◆ Your task: Below is a block of data; give all of it again word for word.

—————

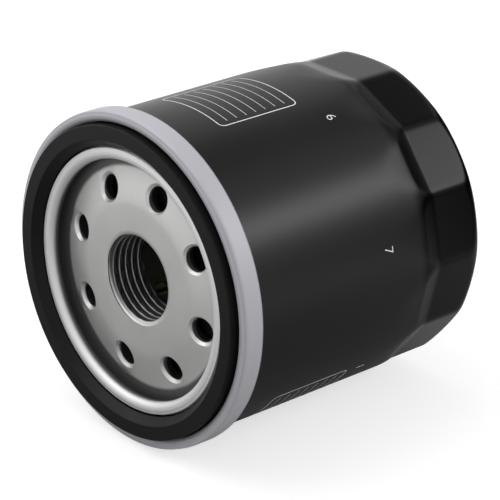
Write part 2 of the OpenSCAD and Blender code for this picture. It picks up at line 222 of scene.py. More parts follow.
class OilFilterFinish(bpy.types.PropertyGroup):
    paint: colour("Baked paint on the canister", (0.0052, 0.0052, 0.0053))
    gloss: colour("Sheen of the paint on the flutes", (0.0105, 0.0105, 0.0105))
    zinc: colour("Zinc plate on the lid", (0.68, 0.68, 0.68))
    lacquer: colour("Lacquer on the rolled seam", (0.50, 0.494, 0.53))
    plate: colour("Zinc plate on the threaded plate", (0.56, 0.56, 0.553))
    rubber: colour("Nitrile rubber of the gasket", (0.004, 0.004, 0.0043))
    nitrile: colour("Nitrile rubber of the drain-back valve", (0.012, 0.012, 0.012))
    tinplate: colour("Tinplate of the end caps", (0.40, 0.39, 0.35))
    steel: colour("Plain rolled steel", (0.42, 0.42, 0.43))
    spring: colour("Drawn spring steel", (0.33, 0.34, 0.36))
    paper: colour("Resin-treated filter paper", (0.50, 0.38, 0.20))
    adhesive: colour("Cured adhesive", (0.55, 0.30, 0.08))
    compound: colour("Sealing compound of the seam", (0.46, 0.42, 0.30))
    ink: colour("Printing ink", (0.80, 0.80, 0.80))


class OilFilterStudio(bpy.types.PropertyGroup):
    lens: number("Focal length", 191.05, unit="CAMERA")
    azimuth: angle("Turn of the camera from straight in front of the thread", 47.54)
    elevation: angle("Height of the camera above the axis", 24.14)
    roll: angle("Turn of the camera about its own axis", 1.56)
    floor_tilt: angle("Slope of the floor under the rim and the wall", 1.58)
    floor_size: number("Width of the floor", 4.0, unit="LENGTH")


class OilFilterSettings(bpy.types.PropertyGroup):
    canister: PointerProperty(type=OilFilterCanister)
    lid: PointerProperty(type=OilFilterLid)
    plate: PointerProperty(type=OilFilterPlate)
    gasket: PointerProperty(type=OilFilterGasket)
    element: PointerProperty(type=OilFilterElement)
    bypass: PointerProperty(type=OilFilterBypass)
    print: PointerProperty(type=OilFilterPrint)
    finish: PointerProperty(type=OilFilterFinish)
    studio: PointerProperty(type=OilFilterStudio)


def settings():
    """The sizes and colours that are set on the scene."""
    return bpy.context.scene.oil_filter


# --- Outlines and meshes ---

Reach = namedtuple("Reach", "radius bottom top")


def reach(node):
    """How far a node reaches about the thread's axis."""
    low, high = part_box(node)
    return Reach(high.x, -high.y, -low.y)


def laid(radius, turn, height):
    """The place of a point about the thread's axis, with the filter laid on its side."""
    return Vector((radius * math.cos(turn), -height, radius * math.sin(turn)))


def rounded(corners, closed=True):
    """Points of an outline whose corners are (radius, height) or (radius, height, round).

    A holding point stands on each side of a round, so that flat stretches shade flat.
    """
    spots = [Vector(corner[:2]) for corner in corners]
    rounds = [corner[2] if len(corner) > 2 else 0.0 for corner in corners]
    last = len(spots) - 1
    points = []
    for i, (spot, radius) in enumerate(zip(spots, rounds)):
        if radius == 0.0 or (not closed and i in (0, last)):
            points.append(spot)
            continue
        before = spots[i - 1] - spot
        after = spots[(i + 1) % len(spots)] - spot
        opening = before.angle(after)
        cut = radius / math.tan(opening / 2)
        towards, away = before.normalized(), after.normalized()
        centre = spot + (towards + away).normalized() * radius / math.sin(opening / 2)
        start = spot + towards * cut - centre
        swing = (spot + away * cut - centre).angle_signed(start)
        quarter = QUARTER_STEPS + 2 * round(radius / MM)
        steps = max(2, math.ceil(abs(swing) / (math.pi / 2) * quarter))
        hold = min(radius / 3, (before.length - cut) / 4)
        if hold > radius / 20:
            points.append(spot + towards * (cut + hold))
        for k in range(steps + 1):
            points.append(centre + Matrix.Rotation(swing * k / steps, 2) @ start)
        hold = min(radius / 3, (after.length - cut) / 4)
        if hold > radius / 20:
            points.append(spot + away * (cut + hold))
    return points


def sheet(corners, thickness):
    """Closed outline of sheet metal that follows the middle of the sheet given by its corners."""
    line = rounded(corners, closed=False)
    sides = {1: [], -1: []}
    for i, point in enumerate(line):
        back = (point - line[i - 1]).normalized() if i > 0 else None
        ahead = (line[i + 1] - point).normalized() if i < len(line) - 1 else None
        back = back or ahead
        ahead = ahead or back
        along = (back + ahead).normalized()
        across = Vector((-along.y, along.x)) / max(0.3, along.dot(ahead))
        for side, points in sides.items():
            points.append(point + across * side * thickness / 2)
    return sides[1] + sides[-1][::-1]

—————

◆ The completed task:
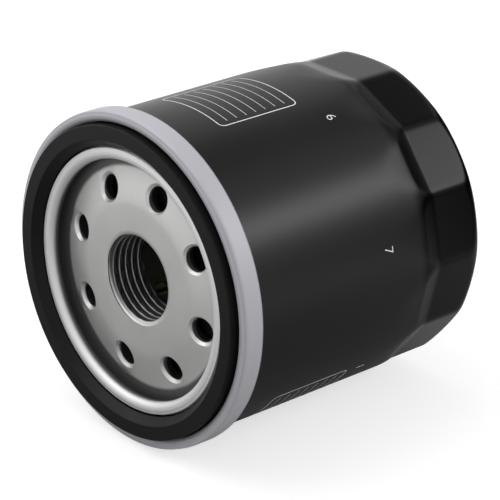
Write part 2 of the OpenSCAD and Blender code for this picture. It picks up at line 222 of scene.py. More parts follow.
class OilFilterFinish(bpy.types.PropertyGroup):
    paint: colour("Baked paint on the canister", (0.0052, 0.0052, 0.0053))
    gloss: colour("Sheen of the paint on the flutes", (0.0105, 0.0105, 0.0105))
    zinc: colour("Zinc plate on the lid", (0.68, 0.68, 0.68))
    lacquer: colour("Lacquer on the rolled seam", (0.50, 0.494, 0.53))
    plate: colour("Zinc plate on the threaded plate", (0.56, 0.56, 0.553))
    rubber: colour("Nitrile rubber of the gasket", (0.004, 0.004, 0.0043))
    nitrile: colour("Nitrile rubber of the drain-back valve", (0.012, 0.012, 0.012))
    tinplate: colour("Tinplate of the end caps", (0.40, 0.39, 0.35))
    steel: colour("Plain rolled steel", (0.42, 0.42, 0.43))
    spring: colour("Drawn spring steel", (0.33, 0.34, 0.36))
    paper: colour("Resin-treated filter paper", (0.50, 0.38, 0.20))
    adhesive: colour("Cured adhesive", (0.55, 0.30, 0.08))
    compound: colour("Sealing compound of the seam", (0.46, 0.42, 0.30))
    ink: colour("Printing ink", (0.80, 0.80, 0.80))


class OilFilterStudio(bpy.types.PropertyGroup):
    lens: number("Focal length", 191.05, unit="CAMERA")
    azimuth: angle("Turn of the camera from straight in front of the thread", 47.54)
    elevation: angle("Height of the camera above the axis", 24.14)
    roll: angle("Turn of the camera about its own axis", 1.56)
    floor_tilt: angle("Slope of the floor under the rim and the wall", 1.58)
    floor_size: number("Width of the floor", 4.0, unit="LENGTH")


class OilFilterSettings(bpy.types.PropertyGroup):
    canister: PointerProperty(type=OilFilterCanister)
    lid: PointerProperty(type=OilFilterLid)
    plate: PointerProperty(type=OilFilterPlate)
    gasket: PointerProperty(type=OilFilterGasket)
    element: PointerProperty(type=OilFilterElement)
    bypass: PointerProperty(type=OilFilterBypass)
    print: PointerProperty(type=OilFilterPrint)
    finish: PointerProperty(type=OilFilterFinish)
    studio: PointerProperty(type=OilFilterStudio)


def settings():
    """The sizes and colours that are set on the scene."""
    return bpy.context.scene.oil_filter


# --- Outlines and meshes ---

Reach = namedtuple("Reach", "radius bottom top")


def reach(node):
    """How far a node reaches about the thread's axis."""
    low, high = part_box(node)
    return Reach(high.x, -high.y, -low.y)


def laid(radius, turn, height):
    """The place of a point about the thread's axis, with the filter laid on its side."""
    return Vector((radius * math.cos(turn), -height, radius * math.sin(turn)))


def rounded(corners, closed=True):
    """Points of an outline whose corners are (radius, height) or (radius, height, round).

    A holding point stands on each side of a round, so that flat stretches shade flat.
    """
    spots = [Vector(corner[:2]) for corner in corners]
    rounds = [corner[2] if len(corner) > 2 else 0.0 for corner in corners]
    last = len(spots) - 1
    points = []
    for i, (spot, radius) in enumerate(zip(spots, rounds)):
        if radius == 0.0 or (not closed and i in (0, last)):
            points.append(spot)
            continue
        before = spots[i - 1] - spot
        after = spots[(i + 1) % len(spots)] - spot
        opening = before.angle(after)
        cut = radius / math.tan(opening / 2)
        towards, away = before.normalized(), after.normalized()
        centre = spot + (towards + away).normalized() * radius / math.sin(opening / 2)
        start = spot + towards * cut - centre
        swing = (spot + away * cut - centre).angle_signed(start)
        quarter = QUARTER_STEPS + 2 * round(radius / MM)
        steps = max(2, math.ceil(abs(swing) / (math.pi / 2) * quarter))
        hold = min(radius / 3, (before.length - cut) / 4)
        if hold > radius / 20:
            points.append(spot + towards * (cut + hold))
        for k in range(steps + 1):
            points.append(centre + Matrix.Rotation(swing * k / steps, 2) @ start)
        hold = min(radius / 3, (after.length - cut) / 4)
        if hold > radius / 20:
            points.append(spot + away * (cut + hold))
    return points


def sheet(corners, thickness):
    """Closed outline of sheet metal that follows the middle of the sheet given by its corners."""
    line = rounded(corners, closed=False)
    sides = {1: [], -1: []}
    for i, point in enumerate(line):
        back = (point - line[i - 1]).normalized() if i > 0 else None
        ahead = (line[i + 1] - point).normalized() if i < len(line) - 1 else None
        back = back or ahead
        ahead = ahead or back
        along = (back + ahead).normalized()
        across = Vector((-along.y, along.x)) / max(0.3, along.dot(ahead))
        for side, points in sides.items():
            points.append(point + across * side * thickness / 2)
    return sides[1] + sides[-1][::-1]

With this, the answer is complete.